### [Task requirements]
Take the data below and copy exactly the lines starting at the one with "make_beam()" and finishing at the one with "import math", both included.

============

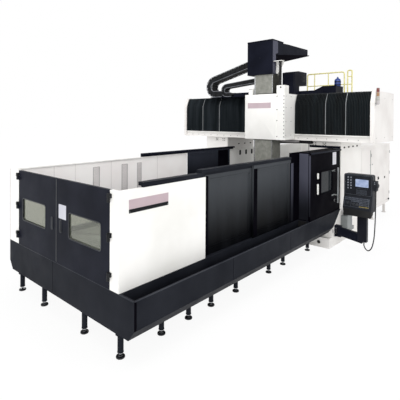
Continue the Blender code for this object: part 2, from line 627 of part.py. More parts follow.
def tube(name, finish_name, start, end, radius, sides=8):
    """Makes a straight tube between two points."""
    a = Vector(start)
    b = Vector(end)
    way = (b - a).normalized()
    side = way.orthogonal().normalized()
    other = way.cross(side)
    rings = []
    for centre in (a, b):
        ring = []
        for i in range(sides):
            turn = 2 * math.pi * i / sides
            ring.append(tuple(centre + radius * (math.cos(turn) * side + math.sin(turn) * other)))
        rings.append(ring)
    return loft(name, finish_name, rings)


def make_beam_top():
    """Makes the drive cover, guard rail, accumulator and signal lamp carried by the beam."""
    top = BEAM_TOP + SEAT
    end = -BEAM_HALF
    cover_top = BEAM_TOP + 0.28
    front = BEAM_FACE + 0.02
    wedge = [(end + 0.90, top), (end + 1.59, top), (end + 1.59, BEAM_TOP + 0.12), (end + 1.22, cover_top),
             (end + 0.90, cover_top)]
    prism("beam_drive_cover", "cover_black", [wedge], "x", front, front + 0.44)
    centre = (front + 0.36, end + 1.00)
    base = cover_top + SEAT
    can = prism("accumulator", "accumulator_blue", [circle(*centre, 0.075, 20)], "z", base, base + 0.19, smooth=True)
    neck = prism("accumulator_neck", "accumulator_blue", [circle(*centre, 0.03, 12)], "z", base + 0.18, base + 0.235)
    add(can, neck)
    x = BEAM_REAR - 0.15
    high = BEAM_TOP + 0.71
    low = BEAM_TOP + 0.38
    ends = (end + 1.99, end + 1.01)
    rail = tube("guard_rail", "rail_yellow", (x, ends[0] + 0.02, high), (x, ends[1], high), 0.02)
    pieces = [((x, ends[0], low), (x, ends[1] - 0.18, low)), ((x, ends[1] + 0.01, high), (x, ends[1] - 0.18, high - 0.04))]
    for y in (ends[0], end + 1.66, end + 1.31, ends[1]):
        pieces.append(((x, y, top), (x, y, high + 0.005)))
    pieces.append(((x, ends[1] - 0.17, top), (x, ends[1] - 0.17, high - 0.02)))
    for i, (start, end) in enumerate(pieces):
        add(rail, tube(f"guard_rail_tube_{i}", "rail_yellow", start, end, 0.017 if i < 2 else 0.019))
    side = -BEAM_HALF - END_COVER - SEAT
    lamp_y = side - 0.045
    lamp = prism("signal_lamp", "lamp_lens", [circle(BEAM_LIP + 0.04, lamp_y, 0.03, 16)], "z", BEAM_TOP - 0.17,
                 BEAM_TOP + 0.15)
    arm = block("signal_lamp_arm", "lamp_lens", (BEAM_LIP + 0.025, BEAM_LIP + 0.055), (lamp_y, side),
                (BEAM_TOP - 0.20, BEAM_TOP - 0.16))
    add(lamp, arm)


def band(name, finish_name, path, x0, x1, thickness, pitch, relief):
    """Makes a linked chain band: a stepped strip of links that follows a path in Y and Z."""
    lengths = [0.0]
    for (a, b), (c, d) in zip(path, path[1:]):
        lengths.append(lengths[-1] + math.hypot(c - a, d - b))
    total = lengths[-1]
    count = max(2, round(total / pitch))
    stations = []
    for i in range(count):
        stations += [(i, 0.0), (i + 0.78, 0.0), (i + 0.80, relief), (i + 0.98, relief)]
    stations.append((count, 0.0))
    rings = []
    for where, inset in stations:
        y, z, way_y, way_z = walk(path, lengths, total * where / count)
        half = thickness / 2 - inset
        rings.append([(x0 + inset, y - way_z * half, z + way_y * half), (x1 - inset, y - way_z * half, z + way_y * half),
                      (x1 - inset, y + way_z * half, z - way_y * half), (x0 + inset, y + way_z * half, z - way_y * half)])
    return loft(name, finish_name, rings)


def walk(path, lengths, distance):
    """Gives the point and direction of a path at a distance along it."""
    i = 0
    while i < len(path) - 2 and lengths[i + 1] < distance:
        i += 1
    (a, b), (c, d) = path[i], path[i + 1]
    span = lengths[i + 1] - lengths[i]
    share = (distance - lengths[i]) / span
    before = path[max(i - 1, 0)]
    after = path[min(i + 2, len(path) - 1)]
    way_start = Vector((c - before[0], d - before[1])).normalized()
    way_end = Vector((after[0] - a, after[1] - b)).normalized()
    way = way_start.lerp(way_end, share).normalized()
    return a + (c - a) * share, b + (d - b) * share, way.x, way.y


def bend(start, centre, radius, end_y, end_z, steps=12):
    """Gives a path from a start, tangent around the far side of a bend, to a level end."""
    points = [start]
    top = math.degrees(math.atan2(start[1] - centre[1], start[0] - centre[0]))
    reach = math.hypot(start[0] - centre[0], start[1] - centre[1])
    first = top - math.degrees(math.acos(radius / reach))
    for i in range(steps + 1):
        angle = math.radians(first + (-90 - first) * i / steps)
        points.append((centre[0] + radius * math.cos(angle), centre[1] + radius * math.sin(angle)))
    points.append((end_y, end_z))
    return [(start[0] - 0.06, start[1])] + points


def make_chains():
    """Makes the two cable chains, their tray and the cabinet behind the head."""
    tray_top = SADDLE_TOP + 0.005
    plate = SADDLE_FAR + SEAT
    block("chain_tray", "cover_black", (0.34, 0.60), (plate, 1.52), (tray_top - 0.02, tray_top))
    thick = 0.15
    low = tray_top + SEAT + thick / 2
    outer = bend((RAM_FAR + 0.23 + SEAT, 4.12), (1.42, low + 0.20), 0.20, 1.18, low)
    band("chain_outer", "chain_plastic", outer, 0.36, 0.56, thick, 0.075, 0.012)
    thin = 0.10
    level = tray_top + SEAT + thin / 2
    inner = bend((RAM_FAR + 0.06 + SEAT, 3.70), (0.98, level + 0.115), 0.115, 0.82, level, 8)
    band("chain_inner", "chain_plastic", inner, 0.38, 0.52, thin, 0.06, 0.009)
    outline = [(0.60, SADDLE_TOP + SEAT), (0.85, SADDLE_TOP + SEAT), (0.85, 3.56), (1.245, 3.57), (1.245, 3.90),
               (0.80, 3.90), (0.60, 3.86)]
    prism("head_cabinet", "cover_black", [outline], "y", SADDLE_NEAR + 0.04, SADDLE_NEAR + 0.36)


def make_cabinet():
    """Makes the electrical cabinet on its recessed stand and the lubrication unit."""
    rear = COLUMN_FRONT + COLUMN_DEPTH
    low = -COLUMN_GAP / 2 - COLUMN_WIDTH
    high = -COLUMN_GAP / 2
    cabinet = block("electrical_cabinet", "white_paint", (rear + SEAT, CABINET_REAR), (low, high),
                    (CABINET_LOW, CABINET_TOP))
    middle = rear + (CABINET_REAR - rear) * 0.31
    doors = ((rear + 0.05, middle, low, "y", 0.006), (middle + 0.03, CABINET_REAR - 0.05, low, "y", 0.006),
             (low + 0.05, high - 0.05, CABINET_REAR, "x", -0.006))
    for i, (a0, a1, face, along, depth) in enumerate(doors):
        outer = rectangle(a0, a1, CABINET_LOW + 0.08, CABINET_TOP - 0.06)
        inner = rectangle(a0 + 0.008, a1 - 0.008, CABINET_LOW + 0.088, CABINET_TOP - 0.068)
        near, deep = sorted((face - math.copysign(0.02, depth), face + depth))
        cut(cabinet, prism(f"cabinet_door_gap_{i}", "white_paint", [outer, inner], along, near, deep))
    front_x, back_x = rear + 0.12, CABINET_REAR - 0.10
    front_y, back_y = low + 0.07, high - 0.07
    stand = block("cabinet_stand", "white_paint", (front_x, back_x), (front_y, back_y),
                  (CABINET_LOW - SEAT - 0.06, CABINET_LOW - SEAT))
    for i, x in enumerate((front_x + 0.04, (front_x + back_x) / 2, back_x - 0.04)):
        for j, y in enumerate((front_y + 0.04, back_y - 0.04)):
            leg = block(f"cabinet_stand_leg_{i}_{j}", "white_paint", (x - 0.03, x + 0.03), (y - 0.03, y + 0.03),
                        (0.006, CABINET_LOW - SEAT - 0.05))
            add(stand, leg)
            shoe = block(f"cabinet_stand_shoe_{i}_{j}", "white_paint", (x - 0.055, x + 0.055),
                         (y - 0.055, y + 0.055), (0.0, 0.012))
            add(stand, shoe)
    unit = block("lubrication_unit", "pump_grey", (0.72, 1.30), (low - 0.15, low - SEAT), (0.30, 0.62))
    sump = block("lubrication_unit_sump", "pump_grey", (0.80, 1.22), (low - 0.12, low - 0.03), (0.22, 0.31))
    add(unit, sump)


def make_pendant():
    """Makes the control pendant on its swivelling arm, its handwheel and its hanging cable."""
    side = -COLUMN_GAP / 2 - COLUMN_WIDTH - SEAT
    reach = PIVOT_Y - 0.05
    bracket = block("pendant_bracket", "cover_black", (PIVOT_X - 0.06, PIVOT_X + 0.06), (side - 0.02, side), (0.21, 0.45))
    for i, (z0, z1) in enumerate(((0.21, 0.24), (0.42, 0.45))):
        ear = block(f"pendant_ear_{i}", "cover_black", (PIVOT_X - 0.045, PIVOT_X + 0.045), (reach, side - 0.01), (z0, z1))
        add(bracket, ear)
    low = 0.24 + SEAT
    high = 0.42 - SEAT
    arm = prism("pendant_arm", "cover_black", [circle(PIVOT_X, PIVOT_Y, 0.04, 20)], "z", low, high)
    outline = [(PIVOT_X - 0.03, PIVOT_Y), (POST_X - 0.04, POST_Y), (POST_X + 0.05, POST_Y), (PIVOT_X + 0.035, PIVOT_Y)]
    beam = prism("pendant_beam", "cover_black", [outline], "z", low, high)
    add(arm, beam)
    post = block("pendant_post", "cover_black", (POST_X - 0.05, POST_X + 0.05), (POST_Y - 0.09, POST_Y + 0.09),
                 (POST_LOW, POST_TOP))
    # The post runs through the arm and carries the head on a collar.
    cut(beam, block("pendant_beam_trim", "cover_black", (POST_X - 0.3, POST_X + 0.3), (POST_Y - 0.2, POST_Y - 0.001),
                    (0.1, 0.6)))
    add(arm, post)
    floor = 0.90
    profile = [(0.10, HEAD_TOP), (0.10, 1.20), (0.035, 0.97), (0.035, 0.935), (0.10, floor), (0.28, floor),
               (0.28, HEAD_TOP)]
    head = prism("pendant_head", "pendant_black", [profile], "y", HEAD_NEAR, HEAD_FAR)
    combine(head, prism("pendant_head_corners", "pendant_black",
                        [round_rectangle(HEAD_NEAR, HEAD_FAR, floor - 0.05, HEAD_TOP, 0.035)], "x", -0.1, 0.5),
            "INTERSECT")
    stem = prism("pendant_stem", "pendant_black", [circle(POST_X, POST_Y, 0.045, 20)], "z", POST_TOP + SEAT, floor + 0.01)
    add(head, stem)
    pod = block("pendant_pod", "pendant_black", (0.14, 0.26), (HEAD_NEAR - 0.06, HEAD_NEAR + 0.01), (1.33, 1.52))
    add(head, pod)
    dial = prism("handwheel", "pump_grey", [circle(0.20, 1.43, 0.045, 24)], "y", HEAD_NEAR - 0.085, HEAD_NEAR - 0.065)
    hub = prism("handwheel_hub", "pump_grey", [circle(0.20, 1.43, 0.012, 12)], "y", HEAD_NEAR - 0.07,
                HEAD_NEAR - 0.06 - SEAT)
    add(dial, hub)
    make_cable()


def make_cable():
    """Makes the hanging cable from the handwheel box down, around and up into the post."""
    start = (0.20, HEAD_NEAR - 0.035, 1.33 - SEAT)
    end_y = POST_Y - 0.03
    keys = [start, (0.20, HEAD_NEAR - 0.035, 1.20), (0.20, HEAD_NEAR - 0.03, 0.80), (0.20, HEAD_NEAR - 0.015, 0.45),
            (0.20, HEAD_NEAR + 0.01, 0.27), (0.20, HEAD_NEAR + 0.045, 0.165), (0.20, HEAD_NEAR + 0.10, 0.115),
            (0.20, end_y - 0.03, 0.145), (0.20, end_y, 0.205), (0.20, end_y, 0.24), (0.20, end_y, POST_LOW - SEAT)]
    points = smooth_path(keys, 6)
    curve = bpy.data.curves.new("pendant_cable", "CURVE")
    curve.dimensions = "3D"
    curve.bevel_depth = CABLE_RADIUS
    curve.bevel_resolution = 2
    curve.use_fill_caps = True
    line = curve.splines.new("POLY")
    line.points.add(len(points) - 1)
    for spot, point in zip(line.points, points):
        spot.co = (*point, 1.0)
    curve.materials.append(paint("cable_black"))
    bpy.context.collection.objects.link(bpy.data.objects.new("pendant_cable", curve))


def smooth_path(keys, steps):
    """Reads a smooth curve through the key points with the same number of steps in each span."""
    points = []
    count = len(keys)
    for i in range(count - 1):
        p0, p1, p2, p3 = (Vector(keys[max(i - 1, 0)]), Vector(keys[i]), Vector(keys[i + 1]),
                          Vector(keys[min(i + 2, count - 1)]))
        for j in range(steps):
            t = j / steps
            spot = 0.5 * (2 * p1 + (p2 - p0) * t + (2 * p0 - 5 * p1 + 4 * p2 - p3) * t * t
                          + (3 * p1 - p0 - 3 * p2 + p3) * t ** 3)
            points.append(tuple(spot))
    points.append(tuple(keys[-1]))
    return points


def main():
    """Builds the whole machine."""
    clear_scene()
    make_bed()
    make_columns()
    make_beam()
    make_bellows("bellows_far", SADDLE_FAR + RUN, BEAM_HALF - RUN)
    make_bellows("bellows_near", -BEAM_HALF + RUN, SADDLE_NEAR - RUN)
    make_trays()
    make_legs()
    make_near_side()
    make_operator_bay()
    make_end_doors()
    make_far_side()
    make_saddle()
    make_chains()
    make_beam_top()
    make_cabinet()
    make_pendant()


main()
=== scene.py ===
"""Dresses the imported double-column vertical machining center for its portrait.

Metres, +Z up, the bed along X, the operator on the -Y side. New pieces are surfaces worked out with numpy, and every
finish is procedural. Colours are sRGB hex values.
"""
import math

import bmesh
import bpy
import numpy as np
from mathutils import Matrix


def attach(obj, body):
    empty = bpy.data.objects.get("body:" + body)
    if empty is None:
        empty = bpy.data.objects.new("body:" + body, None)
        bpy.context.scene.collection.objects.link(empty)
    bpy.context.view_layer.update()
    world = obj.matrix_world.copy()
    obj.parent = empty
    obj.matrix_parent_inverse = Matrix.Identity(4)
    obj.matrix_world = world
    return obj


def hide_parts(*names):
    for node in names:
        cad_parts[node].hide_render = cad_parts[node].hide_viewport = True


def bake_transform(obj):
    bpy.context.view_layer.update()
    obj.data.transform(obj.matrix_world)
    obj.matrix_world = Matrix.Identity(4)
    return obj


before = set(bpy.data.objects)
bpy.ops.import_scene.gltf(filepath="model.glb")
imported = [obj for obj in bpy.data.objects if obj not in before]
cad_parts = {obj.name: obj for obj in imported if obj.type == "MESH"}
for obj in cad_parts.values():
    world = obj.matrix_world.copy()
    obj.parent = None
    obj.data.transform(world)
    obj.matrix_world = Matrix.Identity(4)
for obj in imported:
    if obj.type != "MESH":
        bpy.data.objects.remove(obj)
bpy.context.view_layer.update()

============

### [Output of the task]
    make_beam()
    make_bellows("bellows_far", SADDLE_FAR + RUN, BEAM_HALF - RUN)
    make_bellows("bellows_near", -BEAM_HALF + RUN, SADDLE_NEAR - RUN)
    make_trays()
    make_legs()
    make_near_side()
    make_operator_bay()
    make_end_doors()
    make_far_side()
    make_saddle()
    make_chains()
    make_beam_top()
    make_cabinet()
    make_pendant()


main()
=== scene.py ===
"""Dresses the imported double-column vertical machining center for its portrait.

Metres, +Z up, the bed along X, the operator on the -Y side. New pieces are surfaces worked out with numpy, and every
finish is procedural. Colours are sRGB hex values.
"""
import math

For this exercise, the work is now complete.